I stand ready to explore with the relevant Member States what possibilities exist under the existing EMFF provisions and also under other EU funds to address this difficult situation. I am also willing to consider possible additional initiatives, while taking into account the objectives of the Common Fisheries Policy, the EMFF and the Baltic Multiannual Management Plan. We should endeavour to find long-term responses in a strategic manner, with all the available tools.
The Commission will also do the utmost possible to facilitate the upcoming negotiations on the future EMFF and find ways to develop appropriate support after 2020.
Let me however recall the contradictory position of some Member States. We have indeed seen requests to support for the construction of new and more powerful vessels in a clear situation of overcapacity from some of the same Member States that are now calling for support for permanent cessation.
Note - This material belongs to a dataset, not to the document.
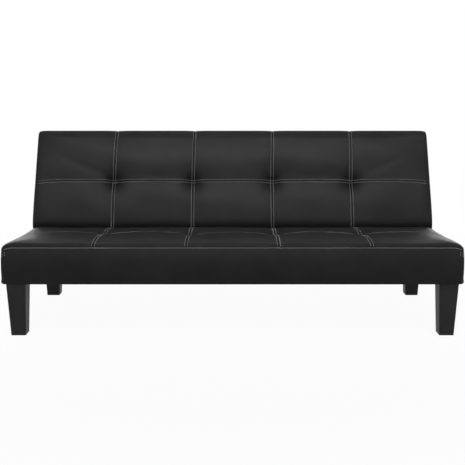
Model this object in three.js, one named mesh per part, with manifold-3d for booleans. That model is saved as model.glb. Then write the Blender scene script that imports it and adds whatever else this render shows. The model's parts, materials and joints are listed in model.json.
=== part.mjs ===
// A click-clack sofa bed: a padded seat and a padded back on a steel base with four tapered legs.
// Millimetres, +Z up. The sofa faces -Y, its width runs along X, and its origin lies on the floor
// at the middle of the box around it.
//
// Both padded sections turn on one axis, which lies a little under the crease between them. The back
// is modelled lying flat, level with the seat, and a nested group turns it up to where it leans.

import * as THREE from "three";
import { mergeVertices } from "three/addons/utils/BufferGeometryUtils.js";
import Module from "manifold-3d";

const wasm = await Module();
wasm.setup();

// ---------------------------------------------------------------- driving sizes

const WIDTH = 1680; // side to side, seat and back alike
const SEAT_DEPTH = 508; // front face to rear face
const SEAT_BOTTOM = 198; // the cover's lower edge above the floor
const SEAT_THICKNESS = 140;
const BACK_LENGTH = 448; // from the edge by the seat to the upper edge
const BACK_THICKNESS = 104;
const FOLD_DEG = 64; // from lying flat up to where the back leans as a sofa
const LIFT_DEG = 6; // how far the seat's front edge lifts
const FORWARD_DEG = 4; // how far the back comes forward to free the ratchet

const BED_CLEARANCE = 0.7; // between the back, lying flat, and the bolts on the rails
const BACK_FACE = 38; // padded face of the back above the axis
const SECTION_GAP = 8; // between the seat's rear face and the back's lower end, lying flat
const CREASE_SLACK_DEG = 1.5; // spare angle on each side of the crease at the joints' limits

const FIT = 0.3; // gap between pieces that touch
const PLAY = 0.5; // gap between plates that slide past each other

// padding and covers
const COVER = 5.2; // cover and its lining on the sides
const QUILT = 31; // quilted wadding under the face
const EDGE_ROUND = 28; // rounding of the long front edges
const REAR_ROUND = 26; // rounding of the back's upper rear edge
const END_ROUND = 16; // rounding of the left and right ends
const FOAM_INSET = 12; // wadding between the foam's edge and the frame's outer face

// wooden frames
const BOARD = 22; // thickness of every board
const SEAT_BOARD_HEIGHT = 62; // front and side boards
const SEAT_CROSS_HEIGHT = 30; // boards that pass over the steel base
const BACK_BOARD_HEIGHT = 38;
const CROSS_BOARD_Y = 60; // front face of the board that rests on the bumpers
const WEBBING = 3;
const STRAP = 50;
const STRAP_PITCH = 150;
const REAR_PANEL = 5.7;
const DUST_COVER = 1;
const BOARD_RAISE = 2; // seat boards above the cover's lower edge
const ROOM_TO_BOARD = 4; // from a hinge's room to the board across it
const STAPLE_EDGE = 2; // webbing ends short of a board's outer face

// steel base
const RAIL_WIDTH = 40;
const RAIL_HEIGHT = 26;
const RAIL_WALL = 2;
const RAIL_CLEARANCE = 3; // between a rail and the seat's side board
const RAIL_BEFORE_LEG = 17; // from the middle of the front leg to the rail's front end
const RAIL_PAST_LEG = 41; // from the middle of the rear leg to the rail's rear end
const CAP_PLUG = 14;
const CAP_FACE = 3;
const CROSSBAR = 26;
const FRONT_CROSSBAR_Y = 133;
const REAR_CROSSBAR_BEHIND = 61; // behind the hinge axis

// legs
const REAR_LEG_BEHIND = 137; // behind the hinge axis
const LEG_TOP = [72, 75];
const LEG_FOOT = [54, 58];
const LEG_CORNER = 6;
const BOLT_R = 4;
const BOLT_HEAD_R = 8;
const BOLT_HEAD = 4;
const BOLT_GRIP = 40; // how deep the bolt reaches into the leg
const BOLT_HOLE_SPARE = 2; // hole beyond the bolt's end
const GLIDE_R = 16;
const GLIDE_SHOWS = 2;
const GLIDE_SUNK = 4;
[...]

Eastern cod sends a clear message: we are facing a critical situation in the Baltic Sea. The reasons for this are homemade. As I have said, the time has come to redouble our efforts to address the root causes of the alarming situation.
That is why, earlier this month, I have written to Ministers of the Baltic Sea Member States responsible for Agriculture, Environment and Fisheries, with an appeal to prepare action combatting industrial pollution and agricultural eutrophication and addressing other human influences that damage the Baltic Sea. I would appreciate if you could inform us on the concrete actions you intend to take to tackle these problems.
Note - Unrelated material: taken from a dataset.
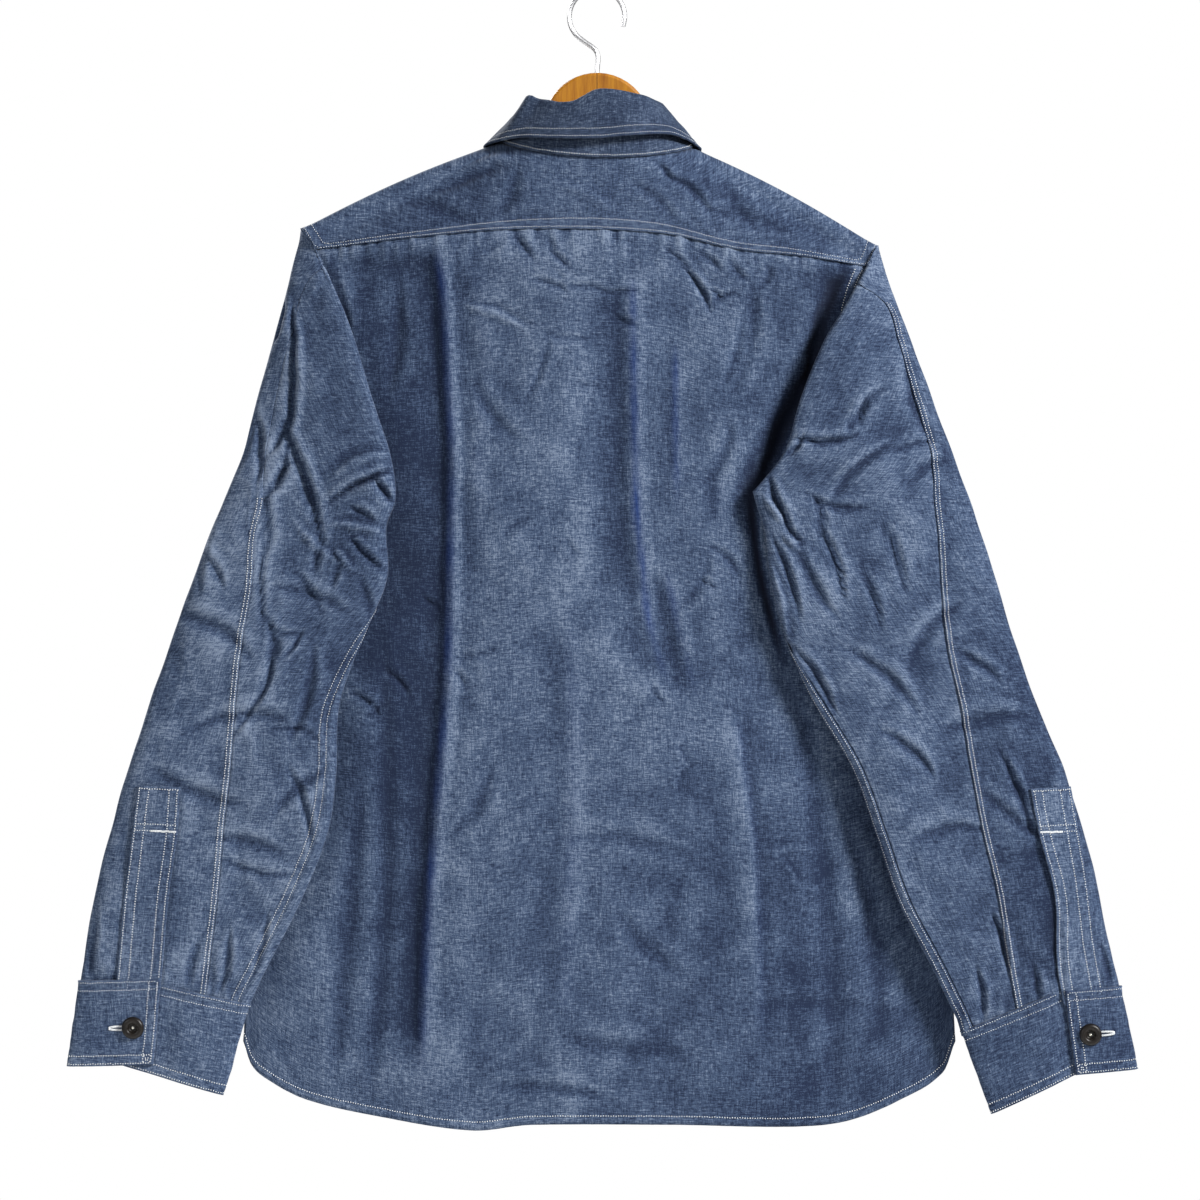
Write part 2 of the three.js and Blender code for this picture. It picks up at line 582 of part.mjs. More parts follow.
// The leaf's profile: up inside, over the roll and down outside. It falls further in front.
function leafPoint(share, along) {
  const turn = mix(-1, 1, share) * COLLAR.leafTurn;
  const front = smooth((abs(turn) - 0.5) / 0.46);
  const fall = mix(COLLAR.fall, COLLAR.pointFall, front ** 2);
  const roll = mix(COLLAR.roll, COLLAR.sideRoll, smooth(abs(turn) / 0.45));
  const { bend, flare } = COLLAR;
  const up = 0.25;
  const base = COLLAR.stand + 1.3 * SEAM_GAP;
  if (along < up) return collarRing(turn, base + (roll * along) / up, 0);
  const t = (along - up) / (1 - up);
  const over = clamp01(t / 0.2) * PI;
  const drop = max(0, t - 0.2) / 0.8;
  const out = bend * (1 - cos(over)) + flare * drop + COLLAR.frontLift * front * smooth(2 * drop);
  return collarRing(turn, base + roll + bend * sin(over) - drop * fall, out);
}

function addCollar() {
  add("collar_stand", wall(28, 1, standPoint, COLLAR_WALL), COLLAR_CHAMBRAY);
  add("collar_leaf", wall(26, 8, leafPoint, COLLAR_WALL), COLLAR_CHAMBRAY);
}

// ---- Cuffs ----
// The angles round a cuff of its overlap's free end and of the end that lies under it.
function cuffEnds(side, along) {
  const { top, hand } = CUFFS[side];
  const [outX, out, foldX, fold, open] = ["outX", "out", "foldX", "fold", "open"].map((key) =>
    mix(top[key], hand[key], along),
  );
  const width = hypot(foldX - outX, fold - out);
  const start = acos(2 * open - 1);
  const end = 2 * PI + acos(2 * (open - CUFF.underlap / width) - 1);
  return { outX, out, foldX, fold, start, end };
}

// A cuff is one band that starts at the overlap's free end, goes over the outer edge, round
// behind and back across the face, and ends under the overlap.
function cuffPoint(side, share, along) {
  const { outX, out, foldX, fold, start, end } = cuffEnds(side, along);
  const angle = mix(start, end, share);
  const tuck = smooth((angle - (2 * PI + start - 0.35)) / 0.3) * (LINED + GAP);
  const where = (1 + cos(angle)) / 2;
  const showing = sin(angle) > 0;
  const round = abs(sin(angle)) ** 0.6;
  const hollow = showing ? -(CUFF.puff - tuck) : CUFF.sink;
  const dip = showing ? 0 : CUFF.dip * along * round;
  return point(
    mix(outX, foldX, where),
    mix(CUFF.outY, CUFF.foldY, where) + hollow * round,
    mix(out, fold, where) + dip,
  );
}

function addSleeve(side) {
  const mirror = side === "left";
  const facing = (place) => (mirror ? place : (share, along) => place(1 - share, along));
  const top = facing((share, along) => topSleevePoint(side, share, along));
  const under = facing((share, along) => underSleevePoint(side, share, along));
  add("sleeve_top_" + side, wall(11, SLEEVE_ROWS, top, CLOTH), CHAMBRAY);
  add("sleeve_under_" + side, wall(9, SLEEVE_ROWS - TIP_ROW, under, CLOTH), CHAMBRAY);
  add("sleeve_placket_" + side, sleevePlacket(side), CHAMBRAY);
  add("cuff_" + side, wall(24, 2, (share, along) => cuffPoint(side, share, along), LINED), CHAMBRAY);
  addCuffButton(side);
}

// The placket strip, made from the sleeve's points moved out.
function sleevePlacket(side) {
  const p = PLACKETS[side];
  const strip = (share, along) => {
    const at = mix(p.start, LAST_ROW - 0.02, along);
    const from = acos(2 * mix(p.topOut, p.cuffOut, along) - 1);
    const to = acos(2 * mix(p.topIn, p.cuffIn, along) - 1);
    const angle = mix(from, to, share);
    const place = (a, b) => sleevePoint(side, b, a);
    const normal = normalOf(place, angle, at);
    if (normal.y > 0) normal.negate();
    return place(angle, at).addScaledVector(normal, LAP + 0.15);
  };
  return wall(4, 6, strip, CLOTH);
}

// ---- Buttons ----
// A donut button: a rounded ring with a sunken middle, turned about its axis.
function buttonGeometry() {
  const { radius, height, hole, rim } = BUTTON;
  const profile = new THREE.Path();
  profile.moveTo(0, 0);
  profile.lineTo(radius - rim, 0);
  profile.quadraticCurveTo(radius, 0, radius, height / 2);
  profile.quadraticCurveTo(radius, height, radius - 2 * rim, height);
  profile.quadraticCurveTo(hole + 0.6, height, hole, height / 2);
  profile.lineTo(0, height / 2);
  return new THREE.LatheGeometry(profile.getPoints(3), 16).rotateX(-PI / 2);
}

// Seats a button on a surface, its axis along the normal and its back just clear.
function seatButton(name, place, normal, clear) {
  const mesh = add(name, buttonGeometry(), DONUT);
  mesh.quaternion.setFromUnitVectors(new THREE.Vector3(0, 0, -1), normal);
  mesh.position.copy(place).addScaledVector(normal, clear);
}

function addCuffButton(side) {
  const { button } = CUFFS[side];
  const surface = (share, along) => cuffPoint(side, share, along);
  const { start, end } = cuffEnds(side, button.along);
  const share = (acos(2 * button.across - 1) - start) / (end - start);
  const normal = normalOf(surface, share, button.along);
  if (normal.y > 0) normal.negate();
  seatButton("cuff_button_" + side, surface(share, button.along), normal, LINED / 2 + GAP);
}

function addFrontButtons() {
  const stand = standPoint(0.5 - 0.5 / (1 + COLLAR.overlap), 0.5);
  seatButton("front_button_1", stand, new THREE.Vector3(0, 1, 0), COLLAR_WALL / 2 + GAP + 0.2);
  for (let i = 1; i < FRONT_BUTTONS; i++) {
    const along = mix(0.08, 0.86, (i - 1) / (FRONT_BUTTONS - 2));
    const normal = normalOf(placketPoint, 0.5, along);
    if (normal.y < 0) normal.negate();
    seatButton("front_button_" + (i + 1), placketPoint(0.5, along), normal, CLOTH / 2 + GAP + 0.2);
  }
}

// ---- Hanger ----
const wasm = await Module();
wasm.setup();

function solidOf(geometry) {
  geometry.deleteAttribute("normal");
  geometry.deleteAttribute("uv");
  const merged = mergeVertices(geometry, 1e-3);
  return new wasm.Manifold(
    new wasm.Mesh({
      numProp: 3,
      vertProperties: merged.getAttribute("position").array,
      triVerts: new Uint32Array(merged.index.array),
    }),
  );
}

function geometryOf(solid) {
  const mesh = solid.getMesh();
  return new THREE.BufferGeometry()
    .setAttribute("position", new THREE.BufferAttribute(mesh.vertProperties, 3))
    .setIndex(new THREE.BufferAttribute(mesh.triVerts, 1));
}

// The wooden body: a round head on two sloping arms, cut from board with its edges rounded,
// and bored for the hook. Its own origin is the head's middle.
function hangerWood() {
  const { headRadius, neckHalf, armReach, armRise, armHeight, tipHeight, thickness, bevel } = HANGER;
  const slope = Math.tan(radians(armRise));
  const neck = -HANGER.neckDown;
  const tip = neck + 1.7 - (armReach - neckHalf) * slope;
  const headFoot = headRadius * sin(radians(28)) - 14;
  const headSide = headRadius * cos(radians(28));
  const outline = new THREE.Shape();
  outline.moveTo(armReach, tip);
  outline.bezierCurveTo(
    armReach - 40, tip + 40 * slope + 3,
    neckHalf + 50, neck - 10.4,
    neckHalf + 12, neck + 0.5,
  );
  outline.quadraticCurveTo(neckHalf + 3, neck + 4, headSide, headFoot);
  outline.absarc(0, 0, headRadius, radians(8), radians(172), false);
  outline.lineTo(-headSide, headFoot);
  outline.quadraticCurveTo(-neckHalf - 3, neck + 4, -neckHalf - 12, neck + 0.5);
  outline.bezierCurveTo(
    -neckHalf - 50, neck - 10.4,
    -armReach + 40, tip + 40 * slope + 3,
    -armReach, tip,
  );
  outline.quadraticCurveTo(-armReach - 8, tip - tipHeight / 2, -armReach + 6, tip - tipHeight);
  outline.bezierCurveTo(
    -armReach + 60, tip - tipHeight + 20,
    -50, neck - armHeight - 20,
    0, neck - armHeight,
  );
  outline.bezierCurveTo(
    50, neck - armHeight - 20,
    armReach - 60, tip - tipHeight + 20,
    armReach - 6, tip - tipHeight,
  );
  outline.quadraticCurveTo(armReach + 8, tip - tipHeight / 2, armReach, tip);
  const board = new THREE.ExtrudeGeometry(outline, {
    depth: thickness - 2 * bevel,
    bevelThickness: bevel,
    bevelSize: bevel,
    bevelOffset: -bevel,
    bevelSegments: 2,
    curveSegments: 10,
  });
  board.translate(0, 0, bevel - thickness / 2).rotateX(PI / 2);
  const boreRadius = HOOK.wire + HOOK.clearance;
  const boreLength = HOOK.screw + 20; // past the top of the head, so that the bore is open
  const bore = new THREE.CylinderGeometry(boreRadius, boreRadius, boreLength, 20);
  bore.rotateX(PI / 2).translate(0, 0, headRadius - HOOK.screw + boreLength / 2);
  bore.rotateY(-radians(HANGER.tiltDegrees)); // the hook hangs straight while the board tilts
  return geometryOf(solidOf(board).subtract(solidOf(bore)));
}

// The wire hook: up out of the wood, round and over, to a tip that turns down.
function hangerHook() {
  const { wire, radius, screw, endDegrees } = HOOK;
  const middle = wire - radius; // height of the round part's middle, with the inside top at 0
  const at = (degrees) =>
    new THREE.Vector3(radius * sin(radians(degrees)), 0, middle + radius * cos(radians(degrees)));
  const foot = -(HANGER.headDown - HANGER.headRadius) - screw + 1;
  const arcStart = -150;
  const points = [new THREE.Vector3(0, 0, foot), new THREE.Vector3(0, 0, (foot + middle - radius) / 2)];
  points.push(new THREE.Vector3(0, 0, middle - radius - 6));
  for (let degrees = arcStart; degrees <= endDegrees - 90; degrees += 20) points.push(at(degrees));
  const route = new THREE.CatmullRomCurve3(points, false, "centripetal");
  const section = new THREE.Shape().absarc(0, 0, wire, 0, 2 * PI, false);
  return new THREE.ExtrudeGeometry(section, {
    extrudePath: route,
    steps: 48,
    curveSegments: 5,
    bevelEnabled: false,
  });
}

function addHanger() {
  const board = add("hanger_wood", hangerWood(), WOOD);
  board.position.z = -HANGER.headDown;
  board.rotation.y = radians(HANGER.tiltDegrees);
  add("hanger_hook", hangerHook(), STEEL);
}

addBody();
addCollar();
addSleeve("left");
addSleeve("right");
addFrontButtons();
addHanger();

export default shirt;
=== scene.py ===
"""A long-sleeved chambray work shirt hung on a wooden hanger.

The cloth is built from the same sizes as the CAD part, in its frame and in millimetres: +Z is up,
the origin is the inside top of the hook, the shirt's back faces -Y, and "down" is the distance
below the hook. Each piece of cloth is a thin closed shell on the form of its solid, with its
creases, seams and puckers pushed in or out of it. Stitches are short lengths of thread.
"""

import bpy
import numpy as np
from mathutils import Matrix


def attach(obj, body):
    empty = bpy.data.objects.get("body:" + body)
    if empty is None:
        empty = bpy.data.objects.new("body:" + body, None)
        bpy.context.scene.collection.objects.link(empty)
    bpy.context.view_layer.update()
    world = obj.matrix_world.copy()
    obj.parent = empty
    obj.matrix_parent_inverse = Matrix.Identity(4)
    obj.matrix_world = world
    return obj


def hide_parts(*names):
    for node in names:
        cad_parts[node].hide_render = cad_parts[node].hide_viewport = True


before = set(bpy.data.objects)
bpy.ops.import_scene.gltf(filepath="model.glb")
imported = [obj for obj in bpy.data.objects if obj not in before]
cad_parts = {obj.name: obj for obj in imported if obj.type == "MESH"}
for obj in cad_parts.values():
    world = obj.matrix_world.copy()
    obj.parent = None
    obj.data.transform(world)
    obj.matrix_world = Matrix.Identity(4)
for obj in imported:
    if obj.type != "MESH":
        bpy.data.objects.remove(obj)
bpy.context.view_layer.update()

MM = 0.001
PI = np.pi
SIDES = ("left", "right")


# ---- Curves and tables ----
def mix(a, b, t):
    return a + (b - a) * t


def smooth(t):
    t = np.clip(t, 0, 1)
    return t * t * (3 - 2 * t)


def bell(t):
    return np.exp(-(t**2))


def unit(v):
    return v / np.maximum(np.linalg.norm(v, axis=-1, keepdims=True), 1e-9)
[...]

Today, we are clearly at a turning point. The decisions this Council will take are extremely important for the next few years. Let's not be mistaken: if we do not take bold decisions today, it is the people employed in the fishing and ancillary industry who will pay the price in the years to come.
I know that these decisions are difficult and they are painful for our fishing industry. But they are the right decisions if we want to turn the situation around, once and for all.